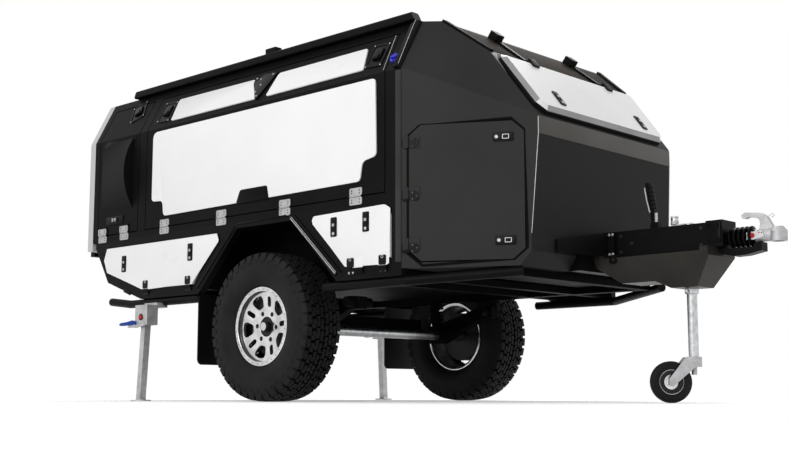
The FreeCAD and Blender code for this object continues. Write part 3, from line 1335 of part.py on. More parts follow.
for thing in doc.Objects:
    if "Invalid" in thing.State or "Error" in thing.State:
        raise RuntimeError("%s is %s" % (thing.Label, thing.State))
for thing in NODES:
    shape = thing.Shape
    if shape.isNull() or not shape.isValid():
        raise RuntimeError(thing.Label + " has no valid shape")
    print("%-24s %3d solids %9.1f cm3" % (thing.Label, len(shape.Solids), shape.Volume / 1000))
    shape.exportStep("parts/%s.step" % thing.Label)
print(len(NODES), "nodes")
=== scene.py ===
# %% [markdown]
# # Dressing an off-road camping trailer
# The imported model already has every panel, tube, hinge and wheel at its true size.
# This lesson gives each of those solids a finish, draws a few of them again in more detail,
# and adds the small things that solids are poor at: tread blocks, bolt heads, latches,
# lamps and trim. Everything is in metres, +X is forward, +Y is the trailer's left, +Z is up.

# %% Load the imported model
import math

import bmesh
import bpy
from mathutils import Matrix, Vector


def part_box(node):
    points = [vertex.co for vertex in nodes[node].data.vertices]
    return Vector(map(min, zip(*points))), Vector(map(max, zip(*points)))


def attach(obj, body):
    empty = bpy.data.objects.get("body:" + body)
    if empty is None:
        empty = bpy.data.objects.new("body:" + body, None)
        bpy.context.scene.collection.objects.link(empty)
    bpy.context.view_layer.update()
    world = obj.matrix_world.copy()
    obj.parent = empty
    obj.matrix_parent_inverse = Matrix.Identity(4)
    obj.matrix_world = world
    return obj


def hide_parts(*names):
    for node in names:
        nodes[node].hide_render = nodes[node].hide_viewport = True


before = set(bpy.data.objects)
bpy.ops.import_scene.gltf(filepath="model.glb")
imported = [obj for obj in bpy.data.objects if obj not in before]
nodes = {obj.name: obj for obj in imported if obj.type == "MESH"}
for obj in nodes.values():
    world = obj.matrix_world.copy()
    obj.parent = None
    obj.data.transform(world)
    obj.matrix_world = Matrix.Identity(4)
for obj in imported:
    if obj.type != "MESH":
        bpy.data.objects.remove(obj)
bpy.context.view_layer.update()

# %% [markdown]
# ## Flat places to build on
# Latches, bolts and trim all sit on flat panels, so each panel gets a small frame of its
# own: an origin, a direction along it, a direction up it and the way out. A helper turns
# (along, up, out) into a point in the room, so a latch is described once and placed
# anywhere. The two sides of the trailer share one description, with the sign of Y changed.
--
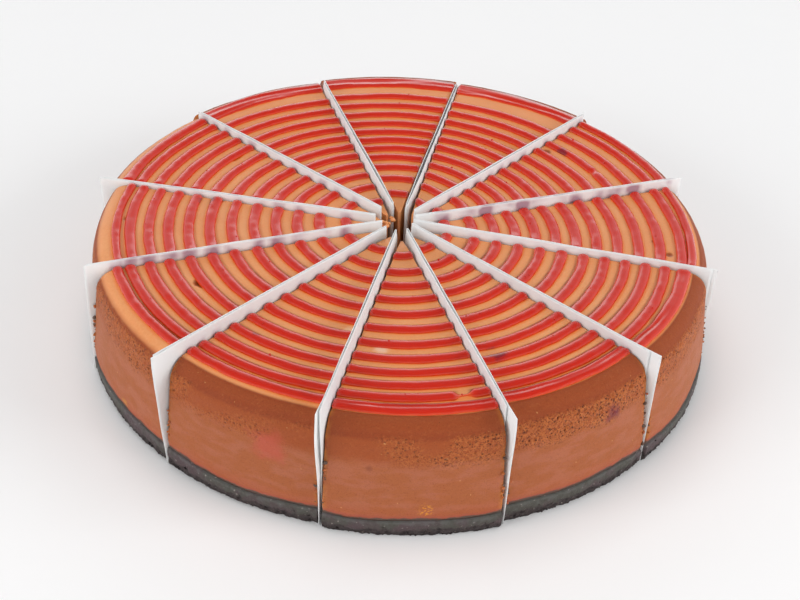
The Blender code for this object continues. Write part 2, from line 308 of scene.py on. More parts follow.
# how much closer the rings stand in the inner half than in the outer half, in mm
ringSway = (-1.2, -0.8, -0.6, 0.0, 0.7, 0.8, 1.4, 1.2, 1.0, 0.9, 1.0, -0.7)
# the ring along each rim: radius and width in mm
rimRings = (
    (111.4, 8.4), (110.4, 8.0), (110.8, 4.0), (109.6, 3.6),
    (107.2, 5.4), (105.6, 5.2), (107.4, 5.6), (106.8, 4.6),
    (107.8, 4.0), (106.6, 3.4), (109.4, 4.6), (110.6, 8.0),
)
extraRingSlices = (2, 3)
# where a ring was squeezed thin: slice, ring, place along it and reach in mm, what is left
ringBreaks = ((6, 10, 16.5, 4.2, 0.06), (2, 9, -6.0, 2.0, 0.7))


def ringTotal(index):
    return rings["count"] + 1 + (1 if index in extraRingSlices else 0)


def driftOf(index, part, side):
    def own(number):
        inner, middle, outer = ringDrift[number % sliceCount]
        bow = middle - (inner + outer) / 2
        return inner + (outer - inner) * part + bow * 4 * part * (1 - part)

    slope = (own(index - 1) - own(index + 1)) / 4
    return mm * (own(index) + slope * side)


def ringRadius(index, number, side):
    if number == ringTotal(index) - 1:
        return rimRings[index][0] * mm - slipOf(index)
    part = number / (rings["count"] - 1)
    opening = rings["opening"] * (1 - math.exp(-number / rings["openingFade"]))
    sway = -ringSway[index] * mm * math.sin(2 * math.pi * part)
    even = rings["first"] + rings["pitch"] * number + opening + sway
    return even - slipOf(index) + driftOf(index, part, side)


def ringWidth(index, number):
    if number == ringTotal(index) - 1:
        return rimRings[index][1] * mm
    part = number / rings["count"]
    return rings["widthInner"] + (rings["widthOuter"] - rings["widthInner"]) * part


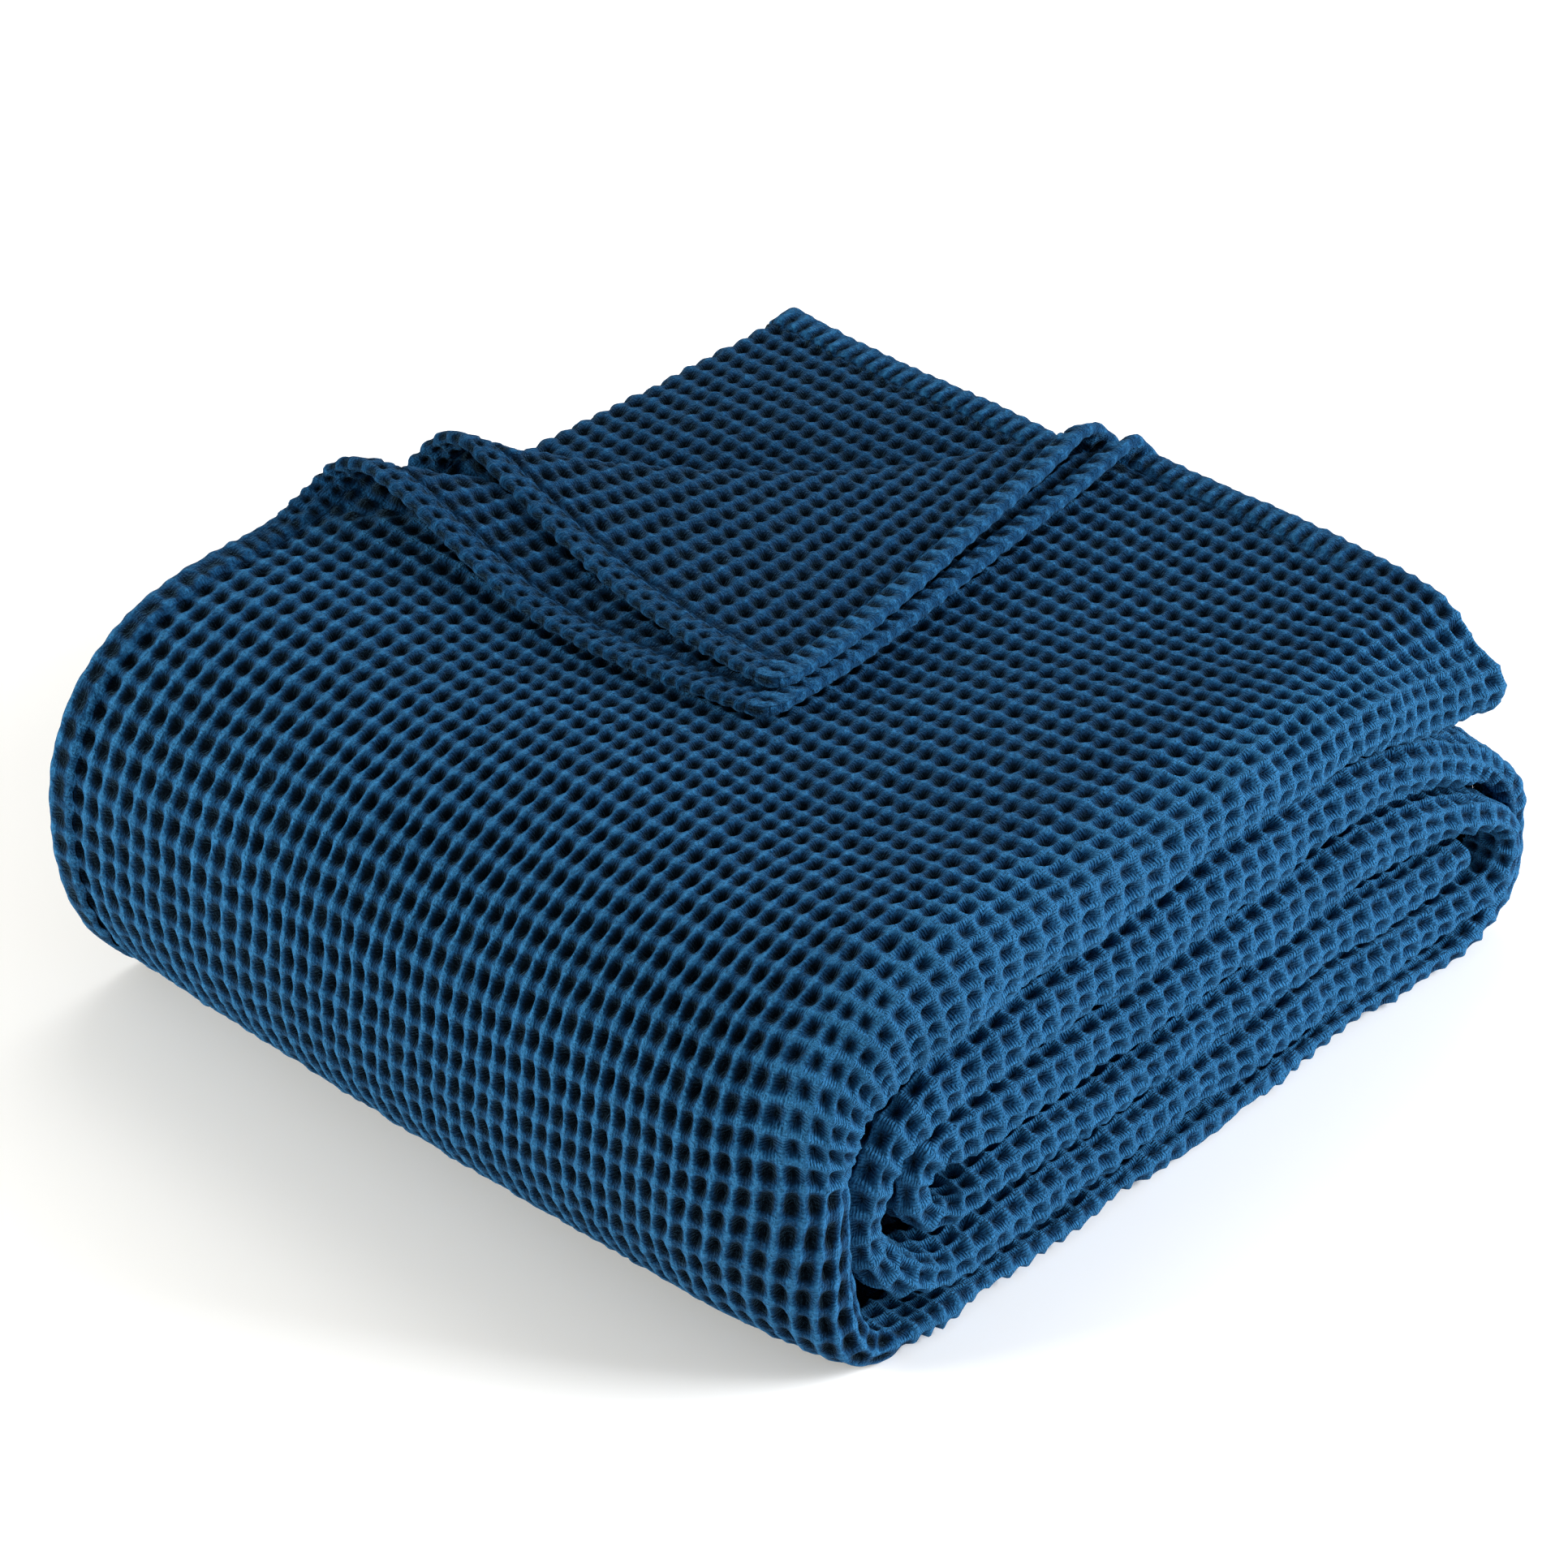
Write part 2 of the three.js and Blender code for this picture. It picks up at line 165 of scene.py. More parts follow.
==
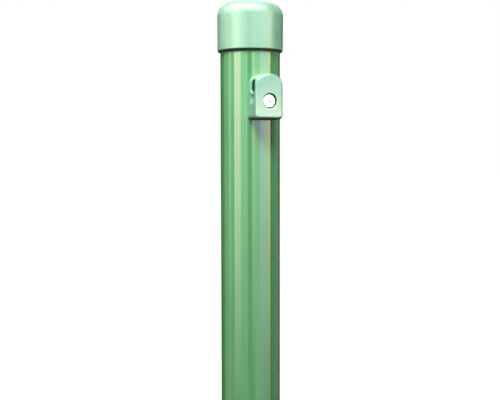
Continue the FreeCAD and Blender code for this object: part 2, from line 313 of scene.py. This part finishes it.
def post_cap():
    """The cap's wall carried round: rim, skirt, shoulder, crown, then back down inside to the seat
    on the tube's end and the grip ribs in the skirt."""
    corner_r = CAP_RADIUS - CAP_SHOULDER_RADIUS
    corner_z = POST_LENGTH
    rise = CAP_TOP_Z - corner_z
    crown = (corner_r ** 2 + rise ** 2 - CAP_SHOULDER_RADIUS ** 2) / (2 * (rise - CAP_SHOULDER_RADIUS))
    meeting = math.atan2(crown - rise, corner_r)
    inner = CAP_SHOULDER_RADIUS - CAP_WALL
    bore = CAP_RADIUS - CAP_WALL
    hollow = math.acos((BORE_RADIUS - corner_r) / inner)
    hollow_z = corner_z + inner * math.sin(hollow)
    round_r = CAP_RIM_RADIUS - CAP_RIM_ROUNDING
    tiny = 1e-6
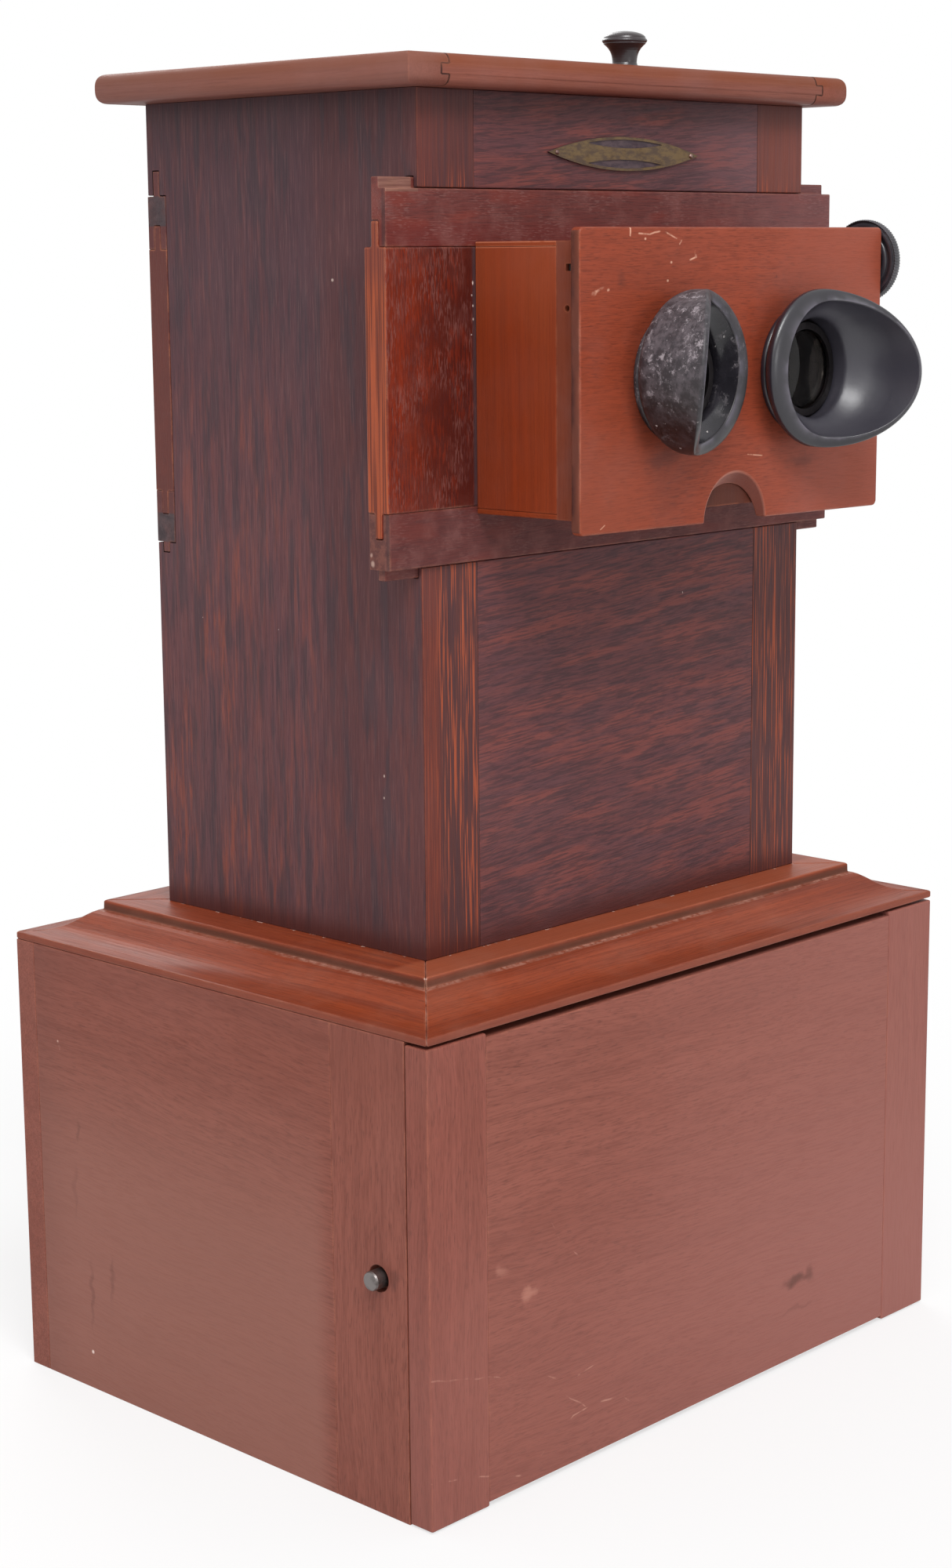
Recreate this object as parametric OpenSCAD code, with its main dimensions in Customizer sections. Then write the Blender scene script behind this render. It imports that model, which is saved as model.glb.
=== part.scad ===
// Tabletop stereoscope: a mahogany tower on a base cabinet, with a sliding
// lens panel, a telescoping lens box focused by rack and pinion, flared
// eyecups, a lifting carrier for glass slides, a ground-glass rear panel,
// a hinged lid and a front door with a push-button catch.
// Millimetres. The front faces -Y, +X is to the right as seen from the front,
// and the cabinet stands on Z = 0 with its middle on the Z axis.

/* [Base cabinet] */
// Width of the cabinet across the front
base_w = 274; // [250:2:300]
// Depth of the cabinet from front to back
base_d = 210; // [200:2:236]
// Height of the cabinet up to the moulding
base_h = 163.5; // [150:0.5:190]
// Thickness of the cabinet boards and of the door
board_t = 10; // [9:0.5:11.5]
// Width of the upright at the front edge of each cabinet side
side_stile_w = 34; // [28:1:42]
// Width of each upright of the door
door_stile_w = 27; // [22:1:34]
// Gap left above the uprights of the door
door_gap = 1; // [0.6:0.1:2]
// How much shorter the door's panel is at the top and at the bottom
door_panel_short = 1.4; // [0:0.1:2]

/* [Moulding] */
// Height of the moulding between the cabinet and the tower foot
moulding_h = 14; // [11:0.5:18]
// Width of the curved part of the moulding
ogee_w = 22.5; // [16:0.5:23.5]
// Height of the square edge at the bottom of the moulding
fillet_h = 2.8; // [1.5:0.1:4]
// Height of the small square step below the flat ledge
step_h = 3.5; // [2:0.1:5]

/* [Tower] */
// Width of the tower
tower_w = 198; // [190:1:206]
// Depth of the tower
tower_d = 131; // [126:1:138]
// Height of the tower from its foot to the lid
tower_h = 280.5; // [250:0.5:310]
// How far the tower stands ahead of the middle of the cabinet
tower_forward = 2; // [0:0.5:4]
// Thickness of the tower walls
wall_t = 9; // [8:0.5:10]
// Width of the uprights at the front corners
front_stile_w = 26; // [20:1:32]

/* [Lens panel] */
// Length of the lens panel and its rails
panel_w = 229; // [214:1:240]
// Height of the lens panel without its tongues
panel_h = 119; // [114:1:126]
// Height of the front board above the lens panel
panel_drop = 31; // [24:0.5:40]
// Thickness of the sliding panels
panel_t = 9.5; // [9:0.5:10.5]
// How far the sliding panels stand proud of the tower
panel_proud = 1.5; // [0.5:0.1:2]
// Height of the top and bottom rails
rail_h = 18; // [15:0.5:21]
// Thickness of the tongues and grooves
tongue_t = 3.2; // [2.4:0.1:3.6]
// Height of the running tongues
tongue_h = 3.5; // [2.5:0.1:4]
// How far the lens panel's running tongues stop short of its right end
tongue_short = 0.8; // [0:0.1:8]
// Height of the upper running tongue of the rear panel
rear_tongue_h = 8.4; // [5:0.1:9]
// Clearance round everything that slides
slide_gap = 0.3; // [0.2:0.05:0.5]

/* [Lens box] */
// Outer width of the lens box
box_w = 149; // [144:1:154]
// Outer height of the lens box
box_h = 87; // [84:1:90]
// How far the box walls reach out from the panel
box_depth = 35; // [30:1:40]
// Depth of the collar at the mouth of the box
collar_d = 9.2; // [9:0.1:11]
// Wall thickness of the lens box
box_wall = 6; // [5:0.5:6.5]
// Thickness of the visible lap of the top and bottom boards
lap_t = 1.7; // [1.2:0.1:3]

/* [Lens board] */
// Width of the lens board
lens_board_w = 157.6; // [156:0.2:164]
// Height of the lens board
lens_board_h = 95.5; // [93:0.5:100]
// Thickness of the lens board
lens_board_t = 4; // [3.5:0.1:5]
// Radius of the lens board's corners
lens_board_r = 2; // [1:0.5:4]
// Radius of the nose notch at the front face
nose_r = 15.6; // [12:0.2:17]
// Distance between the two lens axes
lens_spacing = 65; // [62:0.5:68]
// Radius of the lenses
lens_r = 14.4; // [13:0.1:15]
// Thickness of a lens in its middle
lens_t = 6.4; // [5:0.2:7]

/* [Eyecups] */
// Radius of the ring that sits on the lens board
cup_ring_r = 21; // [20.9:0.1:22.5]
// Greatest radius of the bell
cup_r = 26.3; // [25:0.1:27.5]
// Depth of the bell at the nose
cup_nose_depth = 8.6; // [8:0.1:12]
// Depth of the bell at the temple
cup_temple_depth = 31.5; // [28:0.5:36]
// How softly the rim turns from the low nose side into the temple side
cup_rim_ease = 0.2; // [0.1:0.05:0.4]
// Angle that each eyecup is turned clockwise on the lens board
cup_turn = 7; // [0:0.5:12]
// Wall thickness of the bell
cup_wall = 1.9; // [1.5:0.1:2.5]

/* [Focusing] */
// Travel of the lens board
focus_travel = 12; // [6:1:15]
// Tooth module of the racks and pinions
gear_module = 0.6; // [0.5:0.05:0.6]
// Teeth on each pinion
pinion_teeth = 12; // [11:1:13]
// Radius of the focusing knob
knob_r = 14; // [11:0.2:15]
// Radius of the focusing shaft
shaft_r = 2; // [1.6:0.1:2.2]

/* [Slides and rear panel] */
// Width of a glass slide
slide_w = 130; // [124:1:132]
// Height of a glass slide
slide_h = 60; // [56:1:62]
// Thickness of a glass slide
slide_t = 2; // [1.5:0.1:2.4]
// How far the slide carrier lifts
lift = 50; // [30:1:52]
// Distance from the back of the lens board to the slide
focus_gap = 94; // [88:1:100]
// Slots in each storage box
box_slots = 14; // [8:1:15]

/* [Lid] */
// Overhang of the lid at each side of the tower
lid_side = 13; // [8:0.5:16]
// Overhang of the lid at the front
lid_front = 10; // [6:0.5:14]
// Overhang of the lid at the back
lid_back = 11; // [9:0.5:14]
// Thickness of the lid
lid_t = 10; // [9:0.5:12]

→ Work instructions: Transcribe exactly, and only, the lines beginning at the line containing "if shape.isNull() or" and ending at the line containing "bpy.data.objects.remove(obj)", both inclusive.

→ Final answer:
    if shape.isNull() or not shape.isValid():
        raise RuntimeError(thing.Label + " has no valid shape")
    print("%-24s %3d solids %9.1f cm3" % (thing.Label, len(shape.Solids), shape.Volume / 1000))
    shape.exportStep("parts/%s.step" % thing.Label)
print(len(NODES), "nodes")
=== scene.py ===
# %% [markdown]
# # Dressing an off-road camping trailer
# The imported model already has every panel, tube, hinge and wheel at its true size.
# This lesson gives each of those solids a finish, draws a few of them again in more detail,
# and adds the small things that solids are poor at: tread blocks, bolt heads, latches,
# lamps and trim. Everything is in metres, +X is forward, +Y is the trailer's left, +Z is up.

# %% Load the imported model
import math

import bmesh
import bpy
from mathutils import Matrix, Vector


def part_box(node):
    points = [vertex.co for vertex in nodes[node].data.vertices]
    return Vector(map(min, zip(*points))), Vector(map(max, zip(*points)))


def attach(obj, body):
    empty = bpy.data.objects.get("body:" + body)
    if empty is None:
        empty = bpy.data.objects.new("body:" + body, None)
        bpy.context.scene.collection.objects.link(empty)
    bpy.context.view_layer.update()
    world = obj.matrix_world.copy()
    obj.parent = empty
    obj.matrix_parent_inverse = Matrix.Identity(4)
    obj.matrix_world = world
    return obj


def hide_parts(*names):
    for node in names:
        nodes[node].hide_render = nodes[node].hide_viewport = True


before = set(bpy.data.objects)
bpy.ops.import_scene.gltf(filepath="model.glb")
imported = [obj for obj in bpy.data.objects if obj not in before]
nodes = {obj.name: obj for obj in imported if obj.type == "MESH"}
for obj in nodes.values():
    world = obj.matrix_world.copy()
    obj.parent = None
    obj.data.transform(world)
    obj.matrix_world = Matrix.Identity(4)
for obj in imported:
    if obj.type != "MESH":
        bpy.data.objects.remove(obj)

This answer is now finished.